Wednesday, November 5, 2008

1978 Topps Cards #1 through #6

THE PLAYERS

#1 Lou Brock Record Breaker
#2 Sparky Lyle Record Breaker
#3 Willie McCovey Record Breaker
#4 Brooks Robinson Record Breaker
#5 Pete Rose Record Breaker
#6 Nolan Ryan Record Breaker




THE DESIGN

Good: The stars are a nice little feature to get these cards to stand out from the rest of the set, especially since they didn't use the script font we'll see on all the rest of the cards.

Bad: Those stars again. Look closely on cards 1 through 5 and you'll see that there's an odd gap between the first 5 stars and the rest of the stars across the top row. All 6 of the cards have a similar error on the row of stars above the player's name: there's a weird gap between the 4th and 5th stars. I guess stuff like that was more challenging in the days before computer layout. I'm also not crazy about the red and green color scheme on these cards.


THE PHOTOS

Good: The Lyle photo on card #2 takes the cake here as a nearly full-body shot of the man in mid-pitch. I like Brooks Robinson's photo too, mainly because of the tiny people in the back. And the Pete Rose photo is a classic action shot of Charlie Hustle.

Bad: Clearly McCovey got the worst treatment of this group, with the top half of his face completely in the shadows. For anyone not familiar with his appearance, you couldn't even use this photo to ID him in a lineup, which means the photo is no good. Special mention of Nolan Ryan's extreme closeup with the 70s hair. I cannot recall another photo that shows him with such a big smile. Maybe he was thinking 15 years into the future about beating the crap out of some young White Sox 3B.




THE STATS


Good: Prior to The Steroids Era, the two most recent seasons where a guy qualified for the batting title while posting an OPS+ of at least 200 (think about that...an OPS+ of 200) were George Brett in 1980 and Willie McCovey in 1969. Despite being a Hall of Famer, I think McCovey might actually be a bit underrated. For guys with at least 8000 career at-bats, he has the 17th-best career OPS+, clearly making him one of the greatest players of all time.

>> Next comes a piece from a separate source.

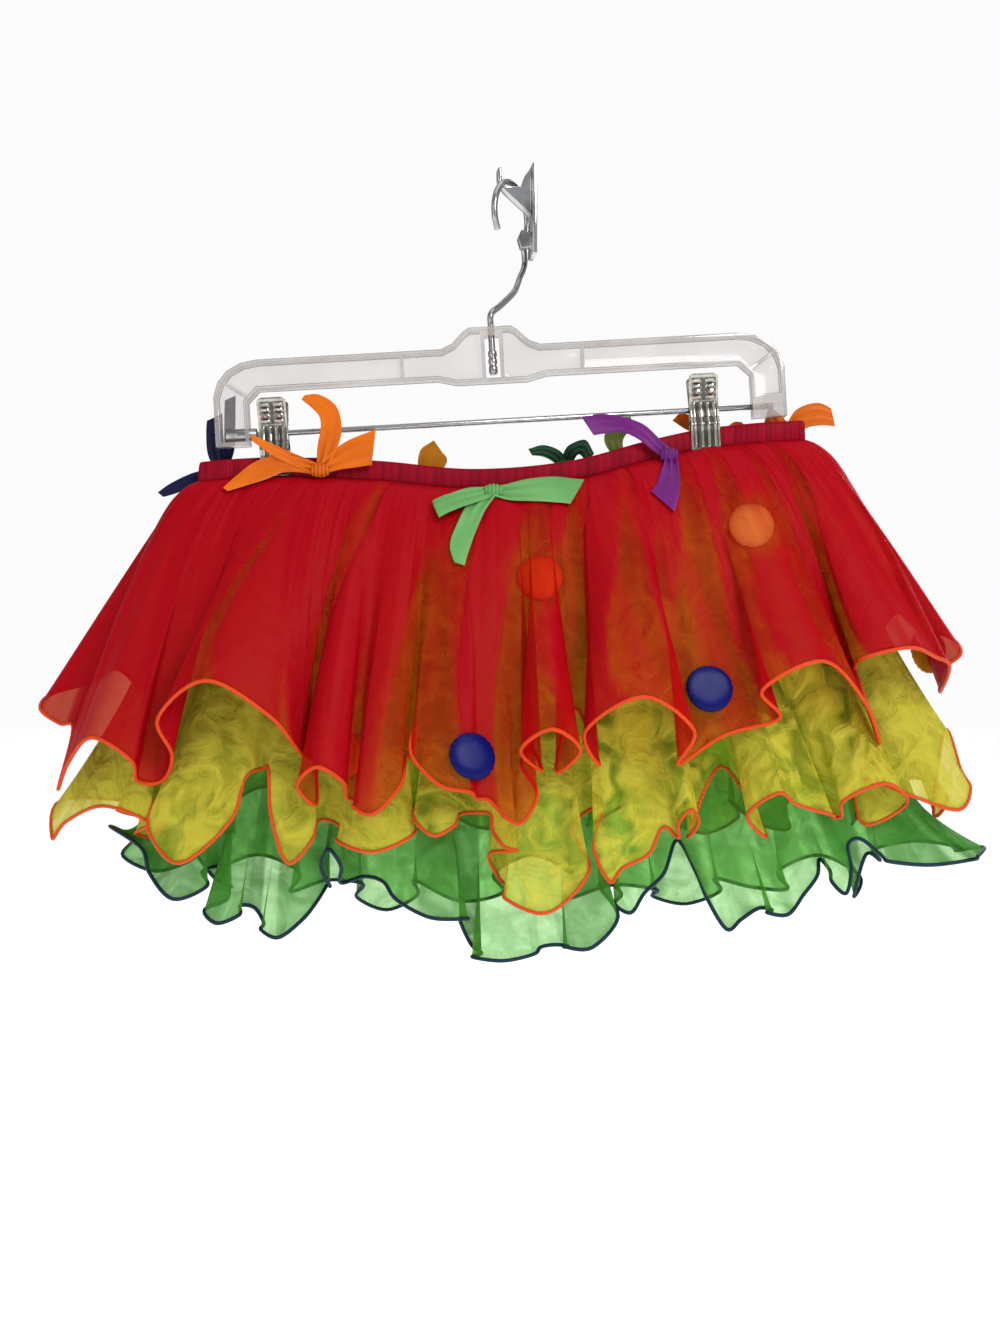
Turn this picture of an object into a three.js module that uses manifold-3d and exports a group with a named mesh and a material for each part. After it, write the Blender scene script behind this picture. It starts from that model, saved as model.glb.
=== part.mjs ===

Bad: Since 1901, 22 players have had at least 10,000 career at-bats, and Robinson and Brock have the 3rd- and 4th-lowest career OPS+ among them. We can forgive Brock since he was a leadoff hitter, but one might have expected that Robinson was a little better. Pete Rose is in the bottom half, too.


THE COUNTERS

Hall of Famers: 4
(+1 for Brock, +1 for McCovey, +1 for Robinson, +1 for Ryan)

Deceased: 0

Future managers: 1
(+1 for Rose)

Fathers and sons of major leaguers: 1
(+1 for Pete Rose Jr.)

Loyalty counter: 1
(+1 for Robinson)

Rookies of the Year: 2
(+1 for McCovey, +1 for Rose)

Total all-star appearances: 55
(+6 for Brock, +3 for Lyle, +6 for McCovey, +15 for Robinson, +17 for Rose, +8 for Ryan)

Total MVP awards: 3
(+1 for McCovey, +1 for Robinson, +1 for Rose)

Total Cy Young awards: 1
(+1 for Lyle)

10 comments:

dayf said...

Drooooooooool.....

Andy said...

Hold on, just getting warmed up.

csd said...

That Ventura thing always has to get brought up doesn't it?

MMayes said...

Brooks and Larcenous Lou look like their photos were taken on the same Spring Training field.

thewritersjourney said...

Good to see you get started!

Kevin said...

This is Brooks' last Topps card - he doesn't have a base card in this set, and he played his final game on August 13, 1977 in odd circumstances. In the bottom of the ninth, with two outs, Dave Skaggs on second base and the A's leading the O's 9-5, Brooks pinch hit for Al Bumbry, but then was removed for another pinch hitter, Tony Muser. Muser struck out to end the game. As near as I can figure, Brooks had already decided to hang 'em up and just wanted (or was given) a curtain call.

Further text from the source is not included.